We also need to be careful of how we interpret and integrate culturally appropriate content as ‘culture’ and ‘Indigeneity’ is still largely constructed by non-Indigenous people. To be Aboriginal to be Torres Strait Islander or to have culture, are still defined and determined by non-Indigenous people. I have tirelessly heard that Aboriginal people culture is dot paintings, boomerangs and bush tucker. White constructs and whitewashing still and continues to be permeated throughout white Australian society. Non-Indigenous educators need to be mindful when they integrate one ‘cultural’ appropriate text or one Indigenous perspective into the curriculum. The operative word being ‘one’.
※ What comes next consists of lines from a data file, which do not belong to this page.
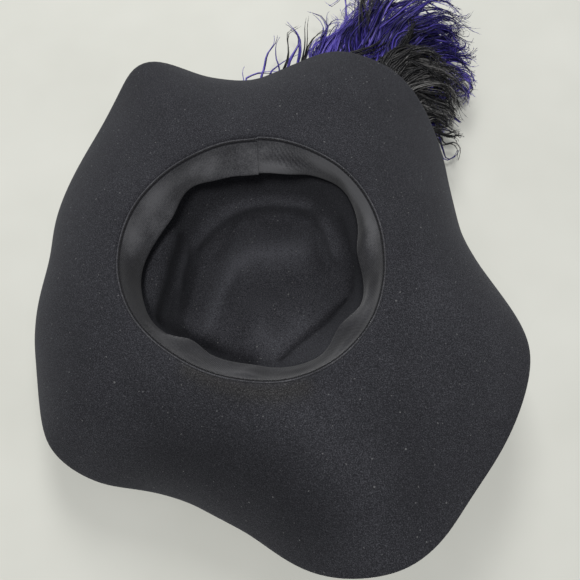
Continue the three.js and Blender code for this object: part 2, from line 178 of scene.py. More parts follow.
# %% Copy a solid as a clean mesh
# Corners closer than WELD become one, and two triangles within FLAT_ENOUGH of one plane a quad.
WELD = 0.00002
FLAT_ENOUGH = math.radians(80)


def select_only(piece):
    bpy.ops.object.select_all(action="DESELECT")
    piece.select_set(True)
    bpy.context.view_layer.objects.active = piece


def copy_of(node, name):
    piece = bpy.data.objects.new(name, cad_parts[node].data.copy())
    bpy.context.scene.collection.objects.link(piece)
    piece.data.materials.clear()
    select_only(piece)
    bpy.ops.object.mode_set(mode="EDIT")
    bpy.ops.mesh.select_all(action="SELECT")
    bpy.ops.mesh.remove_doubles(threshold=WELD)
    bpy.ops.mesh.tris_convert_to_quads(face_threshold=FLAT_ENOUGH, shape_threshold=FLAT_ENOUGH)
    bpy.ops.object.mode_set(mode="OBJECT")
    return piece


def crease_edges(piece, degrees):
    mesh = bmesh.new()
    mesh.from_mesh(piece.data)
    layers = mesh.edges.layers.float
    layer = layers.get("crease_edge") or layers.new("crease_edge")
    limit = math.radians(degrees)
    sharp = [e for e in mesh.edges if len(e.link_faces) == 2 and e.calc_face_angle() > limit]
    for edge in sharp:
        edge[layer] = 1.0
    mesh.to_mesh(piece.data)
    mesh.free()
    return len(sharp)


def smooth_out(piece, levels):
    select_only(piece)
    modifier = piece.modifiers.new("smooth", "SUBSURF")
    modifier.levels = levels
    modifier.render_levels = levels
    bpy.ops.object.modifier_apply(modifier=modifier.name)
    bpy.ops.object.shade_smooth()


def round_edges(piece, width, degrees):
    select_only(piece)
    modifier = piece.modifiers.new("round", "BEVEL")
    modifier.width = width
    modifier.segments = 2
    modifier.limit_method = "ANGLE"
    modifier.angle_limit = math.radians(degrees)
    bpy.ops.object.modifier_apply(modifier=modifier.name)


def triangles(piece):
    piece.data.calc_loop_triangles()
    return len(piece.data.loop_triangles)


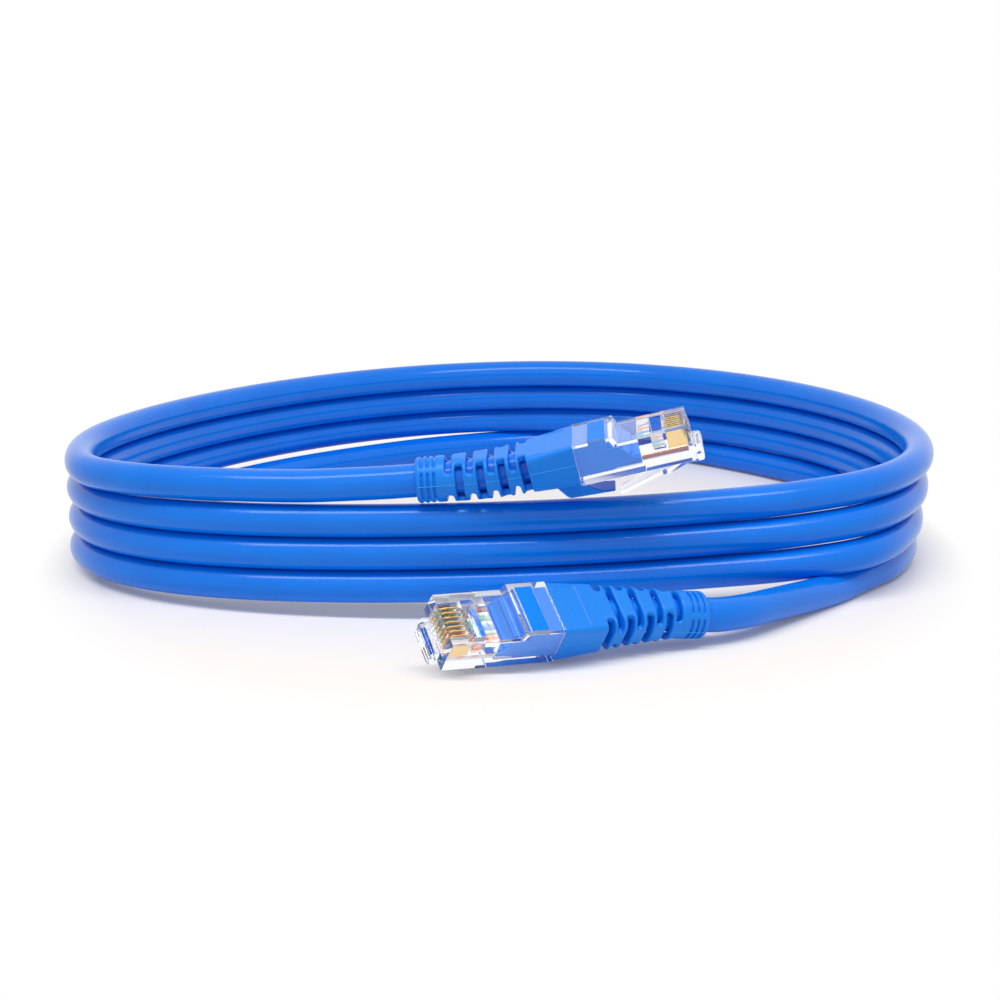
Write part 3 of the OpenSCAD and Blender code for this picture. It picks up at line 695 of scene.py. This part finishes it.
def make_stage():
    """A white floor, which keeps the object's soft shadow and fades to plain white round it."""
    half = FLOOR_HALF
    corners = [(-half, -half, 0), (half, -half, 0), (half, half, 0), (-half, half, 0)]
    mesh = bpy.data.meshes.new("floor")
    mesh.from_pydata(corners, [], [(0, 1, 2, 3)])
    floor = bpy.data.objects.new("floor", mesh)
    bpy.context.scene.collection.objects.link(floor)
    material = bpy.data.materials.new("floor_white")
    material.use_nodes = True
    tree = material.node_tree
    tree.nodes.clear()
    output = tree.nodes.new("ShaderNodeOutputMaterial")
    diffuse = tree.nodes.new("ShaderNodeBsdfDiffuse")
    diffuse.inputs["Color"].default_value = (*FLOOR_WHITE, 1)
    glow = tree.nodes.new("ShaderNodeEmission")
    glow.inputs["Strength"].default_value = 1.0
    oval = tree.nodes.new("ShaderNodeVectorMath")
    oval.operation = "MULTIPLY"
    oval.inputs[1].default_value = OVAL
    length = tree.nodes.new("ShaderNodeVectorMath")
    length.operation = "DISTANCE"
    length.inputs[1].default_value = Vector(OVAL_MIDDLE) * MM * Vector(OVAL)
    fade = tree.nodes.new("ShaderNodeMapRange")
    for key, value in FADE.items():
        fade.inputs[key].default_value = value
    tree.links.new(object_place(tree), oval.inputs[0])
    tree.links.new(oval.outputs["Vector"], length.inputs[0])
    tree.links.new(length.outputs["Value"], fade.inputs["Value"])
    share = math_node(tree, "MULTIPLY", fade.outputs["Result"], seen_directly(tree))
    mix_shaders(tree, share, diffuse.outputs["BSDF"], glow.outputs["Emission"], output)
    mesh.materials.append(material)


def white_sky(tree, strength):
    """A white background of some strength."""
    node = tree.nodes.new("ShaderNodeBackground")
    node.inputs["Color"].default_value = (1, 1, 1, 1)
    node.inputs["Strength"].default_value = strength
    return node.outputs["Background"]


def make_light():
    """A world that fills the shade and looks white, and two soft lamps."""
    world = bpy.data.worlds.new("studio")
    bpy.context.scene.world = world
    world.use_nodes = True
    tree = world.node_tree
    tree.nodes.clear()
    output = tree.nodes.new("ShaderNodeOutputWorld")
    fill, white = white_sky(tree, WORLD_FILL), white_sky(tree, 1.0)
    mix_shaders(tree, seen_directly(tree), fill, white, output)
    for name, at, tilt, size, watts in LAMPS:
        data = bpy.data.lights.new(name, "AREA")
        data.shape = "RECTANGLE"
        data.size, data.size_y = size
        data.energy = watts
        lamp = bpy.data.objects.new(name, data)
        lamp.location, lamp.rotation_euler = at, (radians(tilt), 0, 0)
        bpy.context.scene.collection.objects.link(lamp)


# ---------------------------------------------------------------- the cable

def make_cord():
    """The cord as one round tube, flat where it would sink in the table."""
    line = smooth_line(cord_route(), CORD_STEP)
    points, faces = tube_mesh(line, CORD_R)
    points[:, 2] = np.maximum(points[:, 2], 0)
    cord = new_piece(
        "cord", points * MM, faces, JACKET, "root", ["cable_lead_a", "cable_coil", "cable_lead_b"],
    )


def make_plug(side):
    """The pieces of one plug. Its wires keep the CAD model's shape."""
    make_boot(side)
    make_seam(side)
    along = np.arange(PLUG_L + JACKET_FRONT, BOOT_L, JACKET_STEP)
    line = to_row(side, on_boot(side, along, 0, 0)) / MM
    points, faces = tube_mesh(line, JACKET_R)
    new_piece(
        f"jacket_end_{side}_drawn", points * MM, faces, JACKET, "root", [f"jacket_end_{side}"],
    )
    softened(f"housing_{side}", f"housing_{side}_clear", CLEAR, "root")
    softened(f"latch_{side}", f"latch_{side}_clear", CLEAR, f"latch_{side}")
    softened(f"insert_{side}", f"insert_{side}_moulded", INSERT, "root")
    for pin, wire_slot in zip(range(1, PINS + 1), WIRE_SLOTS):
        contact = f"contact_{side}{pin}"
        softened(contact, f"{contact}_gold", GOLD, "root")
        wire = frame["nodes"][f"wire_{side}{pin}"]
        wire.data.materials.clear()
        wire.data.materials.append(WIRES[wire_slot])


bpy.context.scene.view_settings.view_transform = "Standard"
make_camera()
JACKET = plastic(
    "jacket_blue", low=(0.0, 0.175, 0.78), high=(0.0, 0.195, 0.84),
    rough=0.19, rough_span=0.03, grain=1200, depth=0.00001,
)
# A lighter copy of the boot's blue for the parting line: a painted highlight along its ridge, which is the same
# plastic as the boot.
SEAM_HIGHLIGHT = plastic(
    "seam_highlight_blue", low=(0.01, 0.32, 0.9), high=(0.02, 0.36, 0.95),
    rough=0.34, rough_span=0.05, grain=1800, depth=0.00001,
)
BOOT = plastic(
    "boot_blue", low=(0.003, 0.21, 0.8), high=(0.005, 0.23, 0.86),
    rough=0.34, rough_span=0.05, grain=1800, depth=0.00002,
)
INSERT = plastic(
    "insert_blue", low=(0.003, 0.22, 0.84), high=(0.005, 0.24, 0.9),
    rough=0.34, rough_span=0.05, grain=1500, depth=0.00002, shine=0.1,
)
CLEAR = clear_plastic("clear")
GOLD = metal("gold_plating", low=(1.0, 0.66, 0.24), high=(1.0, 0.76, 0.36))
WIRES = {slot: wire_material(slot) for slot in WIRE_SLOTS}
make_cord()
for plug_side in SIDES:
    make_plug(plug_side)
make_stage()
make_light()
That ‘one’ text or ‘one’ perspective will not make that Aboriginal or Torres Strait Islander kid feel comfortable or respected, it is not as easy to just tick that box and move along. Just because they are able to portray and connect themselves with that one character or one practice does not mean they will feel any more valued. So, no you have not done your job. A student will feel valued and respected when the school itself, as well as policies regarding education, is built on Indigenous ways of doing and being. Indigenous knowledge needs to be reflected and integrated as the normal narrative and dialogue. It needs to be in everything we read, see, speak, do and act.

I feel as though I am failing my Indigenous students because here I am having to teach Darwin’s evolutionary theory in Year 10 Biology when it was his very theories that were used to prove that Aboriginal people would eventually die out based on the survival of the fittest ‘insert white Caucasian man’. Why is that that Indigenous students are still taught that the ‘discovery’ of Australia occurred 230 years ago. Why are we still using deficit language, why is ‘discovery’ or ‘arrival’ not replaced with ‘invaded’. Dated history textbooks still circulate around schools, illustrating Aboriginal people as being ‘hunter gatherers and had no establishment of agriculture, economics, politics, law and order.

How are our Aboriginal and Torres Strait Islander students supposed to feel valued and respected when non-Indigenous people still have no idea and choose not to know.

History textbooks still illustrate that Australians are white and that Australian history is still a white narrative. Why is it ok that Indigenous students continue to research and write about Captain Cook?  Why are Indigenous students being told to connect and empathise more with World War I or II than Frontier Wars? Why do we still need to validate that Indigenous Knowledge is as credible as Western Science? Why do we need non-Indigenous scientists to prove Indigenous Knowledges are correct? Proof by white academics does not make it credible, we make it credible, we as First Nation people who have survived for over 60,000 with our knowledges of understanding, observing, testing and perfecting. Inquiry and creativity are engraved in our DNA, it is our genetic makeup.

I grow tired of hearing of educators saying, ‘dot paintings and bush tucker’, I grow tired of hearing ‘I did not know’ after reading Bruce Pascoe’s ‘Dark Emu’ or any article, newspaper, story, discussion they encounter. I grow tired of this ‘cult of forgetfulness’ and I grow tired of white ignorance. I feel as though I am failing my Indigenous students because here I am teaching in a system that perpetuates white ignorance. To teach in a system that still fears or shy’s away from truth-telling. A system that still produces Australian citizens to think and behave ignorantly and to have no idea of the racist and discriminatory policy periods that followed after the invasion.

How are our Aboriginal and Torres Strait Islander students supposed to feel valued and respected when non-Indigenous people still have no idea and choose not to know. I feel as though I am failing my Indigenous students because by facilitating their educational success, I cannot shield them from the ongoing racism, bias and discrimination that our educational system is built upon.